Rosângela Afonso da Silva, filha de Adelino Alves da Silva (já desencarnado), e de D. Luíza Afonso da Silva, nasceu em Sacramento, Estado de Minas Gerais, a 16 de abril de 1952, partindo para a Espiritualidade, em consequência de desastre automobilístico, nas adjacências de sua cidade natal, como se pode compreender da própria mensagem recebida pelo médium Francisco Cândido Xavier, a 29 de setembro de 1972.

Jovem que conquistara imenso círculo de amizades, Rosângela, segundo um seu familiar entrevistado, era de alegria contagiante, desprendida, muito afeiçoada com todos, principalmente com os mais humildes.

“Estreitamente ligada ao Lar de Eurípedes”, — diz-nos outra entrevistada, Corina Novelino, — “Rosângela estava sempre presente aos movimentos confraternizadores espíritas, embora não professasse a Doutrina de Kardec. Apesar disso, mostrava-se interessada nos princípios espíritas, o que demonstrava através de indagações. Alma sensível, profundamente afeita ao Bem, participava de nossos trabalhos de assistência, especialmente na 5ila Sinhazinha, que frequentava com assiduidade, levando alimento e roupas às velhinhas ali abrigadas.”

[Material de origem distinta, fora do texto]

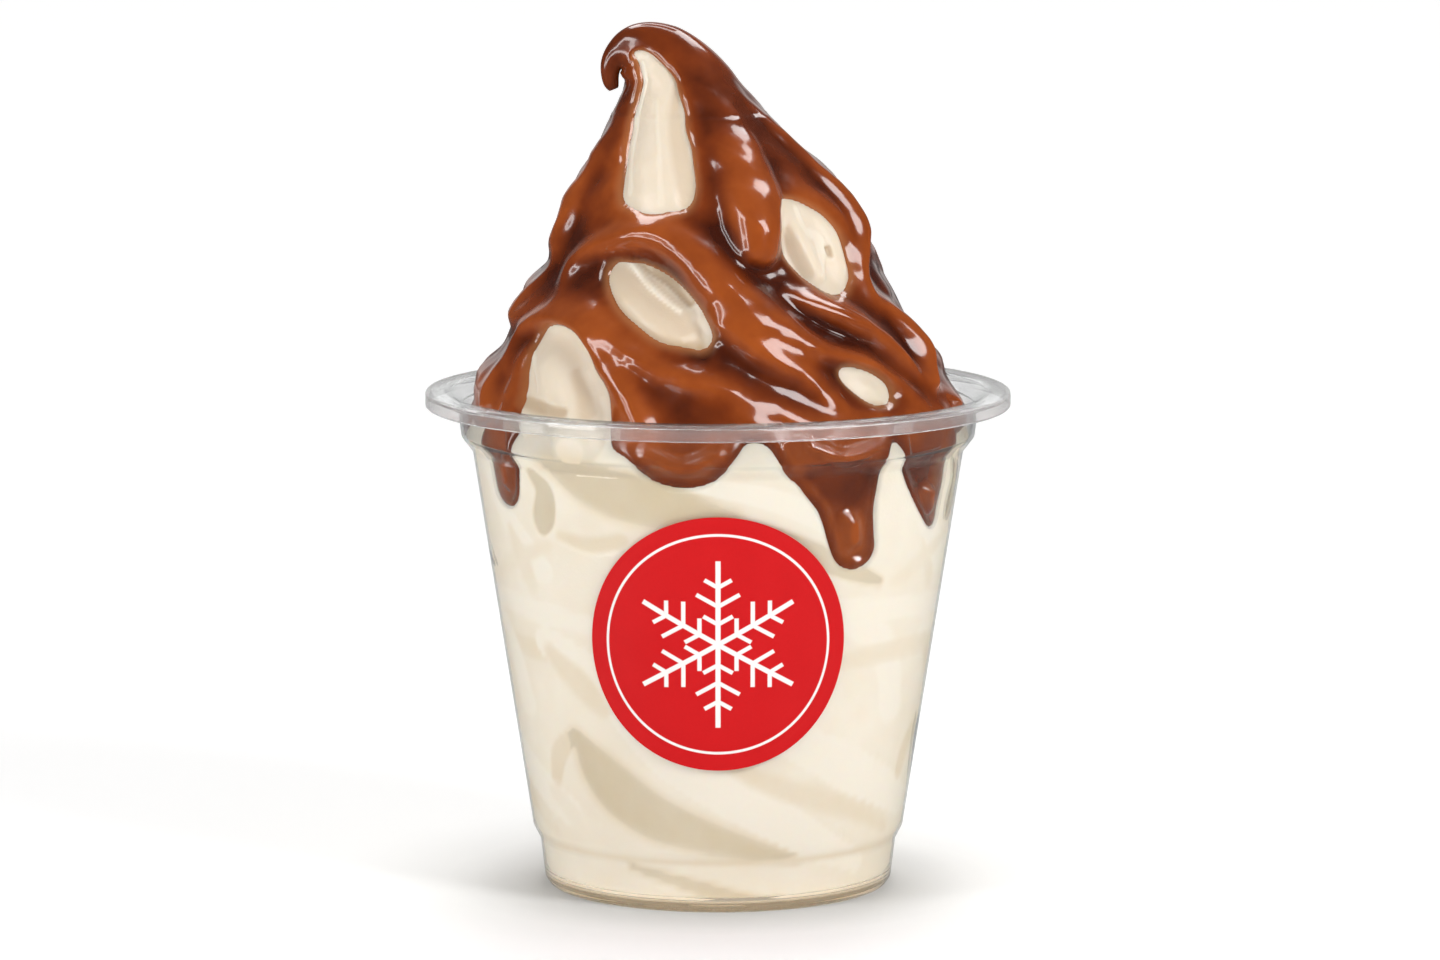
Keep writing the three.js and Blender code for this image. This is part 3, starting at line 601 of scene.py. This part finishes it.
def drawn(bends):
    """The bends of a stroke with a smooth curve drawn through them."""
    points = np.array(bends, dtype=float)
    points = np.vstack([2.0 * points[0] - points[1], points, 2.0 * points[-1] - points[-2]])
    line = []
    for a, b, c, d in zip(points, points[1:], points[2:], points[3:]):
        for step in range(STROKE_STEPS):
            t = step / STROKE_STEPS
            cubic = 3.0 * (b - c) + d - a
            square = 2.0 * a - 5.0 * b + 4.0 * c - d
            line.append(b + 0.5 * t * (c - a + t * (square + t * cubic)))
    line.append(points[-2])
    return np.array(line)


def nearest(bends, margin=2.6):
    """The distance from a stroke in half widths, with its half width and height there."""
    line = drawn(bends)
    far = 9.0
    away = np.full(azimuth.shape, far)
    width = np.ones(azimuth.shape)
    height = np.zeros(azimuth.shape)
    edge = margin * line[:, 2].max() + 1.0
    for start, end in zip(line, line[1:]):
        low, high = sorted((start[1], end[1]))
        rows = slice(*np.searchsorted(stations, (low - edge, high + edge)))
        radius = reach_radius[rows]
        turn = (azimuth[rows] - start[0] + 180.0) % 360.0 - 180.0
        across = np.radians(turn) * radius
        along = (station[rows] - start[1]) * STATION_STRETCH
        step_across = math.radians(end[0] - start[0]) * radius
        step_along = (end[1] - start[1]) * STATION_STRETCH
        length = step_across ** 2 + step_along ** 2
        t = np.clip((across * step_across + along * step_along) / length, 0.0, 1.0)
        here = start[2] + (end[2] - start[2]) * t
        gap = np.hypot(across - t * step_across, along - t * step_along) / here
        closer = gap < away[rows]
        away[rows] = np.where(closer, gap, away[rows])
        width[rows] = np.where(closer, here, width[rows])
        if line.shape[1] > 3:
            top = start[3] + (end[3] - start[3]) * t
            height[rows] = np.where(closer, top, height[rows])
    return away, width, height


def hump(bends):
    """The height of a rounded ridge along a stroke, below zero beyond its half width."""
    away, _, height = nearest(bends)
    return height * (1.0 - np.minimum(away, HUMP_REACH) ** ROPE_ROUNDNESS)


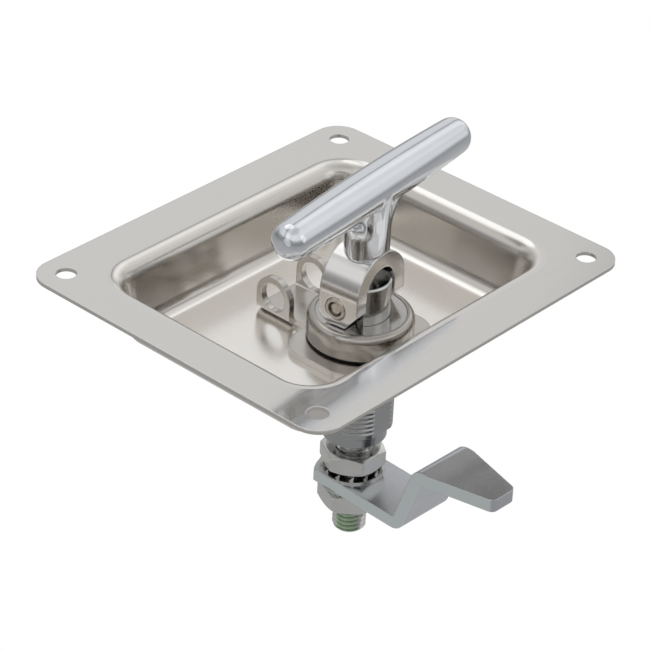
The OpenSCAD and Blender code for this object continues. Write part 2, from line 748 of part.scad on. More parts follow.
// Plan of the cam: a round end behind the axis and a tip that tapers to round corners
module cam_plan() {
    taper_x = cam_bend_x + cam_taper_run;
    half_w = cam_w / 2;
    half_tip = cam_tip_w / 2;
    slant = atan((half_w - half_tip) / (cam_reach - taper_x));
    corner = [cam_reach - cam_tip_round,
        cam_tip_round * (1 - sin(slant)) / cos(slant) - half_tip];
    arc = [for (a = [0:(90 - slant) / 6:90 - slant])
        corner + cam_tip_round * [sin(slant + a), -cos(slant + a)]];
    intersection() {
        union() {
            translate([cam_back_r - cam_back, 0]) circle(cam_back_r);
            translate([cam_back_r - cam_back, -half_w]) square([cam_reach, cam_w]);
        }
        square([2 * cam_reach, cam_w], center = true);
        polygon(concat([[-cam_w, -cam_w], [taper_x, -cam_w], [taper_x, -half_w]], arc,
            [for (i = [len(arc) - 1:-1:0]) [arc[i][0], -arc[i][1]]],
            [[taper_x, half_w], [taper_x, cam_w], [-cam_w, cam_w]]));
    }
}

// Cam that reaches behind the door's frame, clamped between the two nuts
module cam() {
    color([0.62, 0.65, 0.68]) at_lock() rotate(cam_turn) translate([0, 0, cam_top_z])
        difference() {
            intersection() {
                rotate([90, 0, 0]) linear_extrude(2 * cam_w, center = true) cam_side();
                translate([0, 0, -far / 2]) linear_extrude(far) cam_plan();
            }
            translate([0, 0, -2 * cam_t]) cylinder(d = cam_hole_d, h = 3 * cam_t);
        }
}

pan();
padlock_staple();
head_gasket();
barrel();
barrel_washer();
barrel_nut();
wear_washer();
spindle();
upper_o_ring();
lower_o_ring();
t_handle();
fork();
fork_pin();
upper_nut();
upper_tooth_washer();
cam();
lower_tooth_washer();
lower_nut();
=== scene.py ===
import math

import bmesh
import bpy
from mathutils import Matrix, Vector


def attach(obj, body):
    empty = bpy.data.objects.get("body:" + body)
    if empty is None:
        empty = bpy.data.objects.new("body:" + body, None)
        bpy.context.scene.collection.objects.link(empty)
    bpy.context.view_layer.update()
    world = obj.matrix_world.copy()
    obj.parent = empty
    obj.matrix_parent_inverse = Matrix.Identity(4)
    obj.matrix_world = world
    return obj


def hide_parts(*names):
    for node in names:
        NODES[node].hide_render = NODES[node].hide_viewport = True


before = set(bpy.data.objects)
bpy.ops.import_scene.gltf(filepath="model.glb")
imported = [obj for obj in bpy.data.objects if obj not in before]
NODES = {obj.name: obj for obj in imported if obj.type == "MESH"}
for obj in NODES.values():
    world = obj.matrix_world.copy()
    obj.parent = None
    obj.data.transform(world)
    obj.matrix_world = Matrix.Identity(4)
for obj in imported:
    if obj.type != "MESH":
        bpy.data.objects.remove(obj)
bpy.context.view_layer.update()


# Sizes of the lock, in metres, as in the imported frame

LOCK_X = 0.0127
TURN = math.radians(6.0)
PIN_Z = -0.0027
PIN_OFFSET = 0.0011
CROWN_R = 0.0113
ARCH_H = 0.0043
SHANK_R = 0.0065
SHANK_OFFSET = 0.0017
BAR_H = 0.034
BAR_HALF = 0.0425
BAR_SHIFT = 0.002
BAR_R = 0.0063
BAR_END_R = 0.0054
BAR_EDGE_R = 0.0045
FLARE_REACH = 0.022
FLARE_H = 0.007
LUG_R = 0.0082
LUG_HALF_FLATS = 0.0063
LUG_TOP = 0.0033
LUG_UNDER = -0.0230
FLATS_Z = -0.0128
WINDOW_R = 0.0066
WINDOW_MID = 0.0040
SHAFT_R = 0.006
STUD_R = 0.005
STUD_TOP = -0.0476
STUD_END = -0.0830
PIN_BORE_R = 0.00255
THREAD_PITCH = 0.0015
THREAD_DEPTH = 0.00085
SHANK_FOOT = 0.006
# Further than any cut has to go
CUT_REACH = 0.03

AT_LOCK = Matrix.Translation((LOCK_X, 0, 0)) @ Matrix.Rotation(TURN, 4, "Z")
AT_PIN = AT_LOCK @ Matrix.Translation((-PIN_OFFSET, 0, PIN_Z))


# Materials

def node(tree, kind, **values):
    made = tree.nodes.new(kind)
    for name, value in values.items():
        if hasattr(made, name):
            setattr(made, name, value)
        else:
            made.inputs[name.replace("_", " ")].default_value = value
    return made


def make_group(name, sockets_in, sockets_out):
    group = bpy.data.node_groups.new(name, "ShaderNodeTree")
    for label, kind, value in sockets_in:
        made = group.interface.new_socket(name=label, in_out="INPUT", socket_type=kind)
        made.default_value = value
    for label, kind in sockets_out:
        group.interface.new_socket(name=label, in_out="OUTPUT", socket_type=kind)
    return group, group.nodes.new("NodeGroupInput"), group.nodes.new("NodeGroupOutput")


def grain_group():
    """Fine grain stretched along one axis, and soft clouds, both about 0.5 in the middle."""
    group, start, end = make_group(
        "MetalGrain",
        [("Stretch", "NodeSocketVector", (3000.0, 3000.0, 3000.0)),
         ("Cloud Scale", "NodeSocketFloat", 60.0)],
        [("Grain", "NodeSocketFloat"), ("Cloud", "NodeSocketFloat")])
    place = node(group, "ShaderNodeTexCoord")
    scaled = node(group, "ShaderNodeVectorMath", operation="MULTIPLY")
    fine = node(group, "ShaderNodeTexNoise", Scale=1.0, Detail=3.0, Roughness=0.6)
    cloud = node(group, "ShaderNodeTexNoise", Detail=4.0, Roughness=0.55)
    link = group.links.new
    link(place.outputs["Object"], scaled.inputs[0])
    link(start.outputs["Stretch"], scaled.inputs[1])
    link(scaled.outputs["Vector"], fine.inputs["Vector"])
    link(place.outputs["Object"], cloud.inputs["Vector"])
    link(start.outputs["Cloud Scale"], cloud.inputs["Scale"])
    link(fine.outputs["Fac"], end.inputs["Grain"])
    link(cloud.outputs["Fac"], end.inputs["Cloud"])
    return group


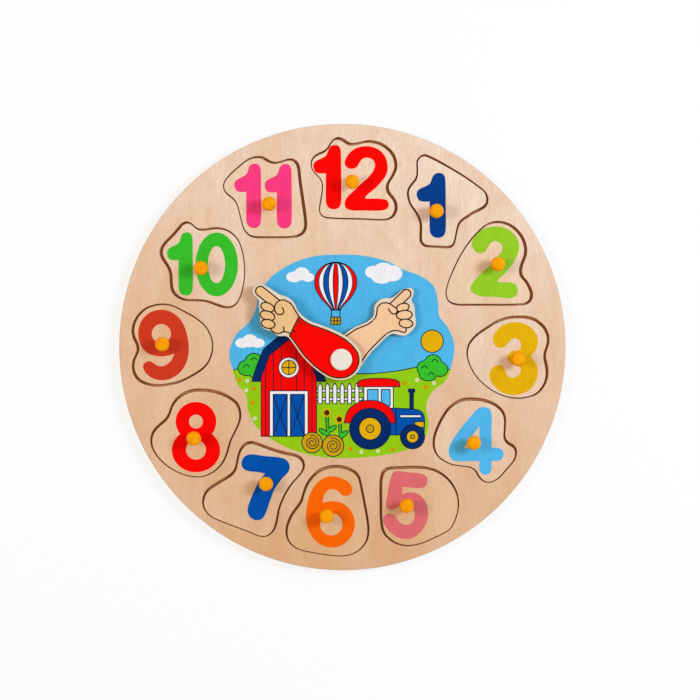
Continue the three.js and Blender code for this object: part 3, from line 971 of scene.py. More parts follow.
@dataclass(frozen=True)
class ScreenPrint(Finish):
    """Water-based screen ink on sanded wood: flat, dense and satin, the grain just telling through."""

    specular: float = 0.03
    tints: Tints = (
        (Marks((1.6, 14, 1.6), (0.35, 0.7), 0.07, 6), "000000"),
        (Marks((9, 9, 9), (0.4, 0.7), 0.05, 2), "000000"),
    )
    relief: Marks = Marks((0.4, 6, 0.4), (0.3, 0.7), 1.0, 3)
    depth_mm: float = 0.012


@dataclass(frozen=True)
class KnobPaint(Finish):
    """Dipped enamel on a turned beech knob: even orange yellow and softly glossy.

    The coat is a touch deeper where it ran, with the tool's rings under it. They are 0.3 mm apart on a
    real knob and are drawn at 0.8 mm.
    """

    specular: float = 0.04
    base: str = "faa504"
    tints: Tints = ((Marks((3, 3, 3), (0.35, 0.7)), "ee9200"),)
    ring_spacing_mm: float = 0.8

    def height(self, tree: NodeTree, place: NodeSocket) -> NodeSocket:
        """Adds the tool's rings. A wave of scale 1 has one to each pi / 10."""
        rings = {"Vector": place, "Scale": math.pi / 10 / (self.ring_spacing_mm * MM), "Distortion": 1.0}
        return add_node(tree, "ShaderNodeTexWave", rings, bands_direction="Z").outputs["Fac"]


@dataclass(frozen=True)
class MouldedPlastic(Finish):
    """White polypropylene, moulded: milky and satin.

    The mould's spark texture is 0.05 mm across on a real part and is drawn at 0.15 mm.
    """

    roughness: float = 0.45
    base: str = "e9e0d2"
    tints: Tints = ((Marks((2.5, 2.5, 2.5), (0.3, 0.7)), "e4dbcd"),)
    relief: Marks = Marks((0.15, 0.15, 0.15), (0.3, 0.7))
    depth_mm: float = 0.001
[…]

Tendo realizado o curso primário no Grupo Escolar Afonso Pena Júnior e o secundário no Ginásio Allan Kardec, cursava o primeiro ano colegial quando de sua desencarnação, Rosângela, no dizer de seu pai, hoje residente no Além, “era estimada e respeitada por todos e a cidade inteira era para ela uma só família”.

Um sonho premonitório de Corina Novelino, três dias antes do desastre fatal, que vem confirmar a posição de Rosângela junto ao cruzeiro, onde fora orar, e o fato da própria Rosângela afirmar, vez por outra, à sua genitora, que “não alcançaria os vinte e um de idade”, confirmam que “tudo devia acontecer como naquela tarde em que me consagrei inteiramente à prece”.


Três pontos importantes se destacam do Caso Rosângela:

1º) por que em tão curto espaço de tempo, o Espírito compareceu, através da instrumentalidade mediúnica de Chico Xavier, para transmitir sucessivamente três mensagens aos familiares presentes? A nosso ver, para consolar de modo efetivo, especialmente o pai, cuja desencarnação já estava prevista, no Mundo Espiritual, para breve, e que se verificou em 13 6:1973;

2º) as referências aos irmãos ainda encarnados — Heloísa Afonso da Silva, Tomásia Silva Oliveira, Roberto Aluísio da Silva e à amiga D. Célia, de Belo Horizonte;

3.°) além do que se relaciona com Eurípedes Barsanulfo, o Apóstolo do Triângulo Mineiro, e às irmãs Tia Amália e Tia Mariquinha, curiosa alusão ao encontro com o irmão Tomé, “que cresceu tanto”, desencarnado aos nove anos de idade, isto é, em 1954, dezoito anos antes. Seu nome completo: Tomé Afonso da Silva.


Confortadora, sem dúvida, a primeira mensagem de Rosângela. Que cada um de nós se prepare, condignamente, para quando tiver que se ver em duplicata, frente a frente consigo mesmo, no Mundo Maior.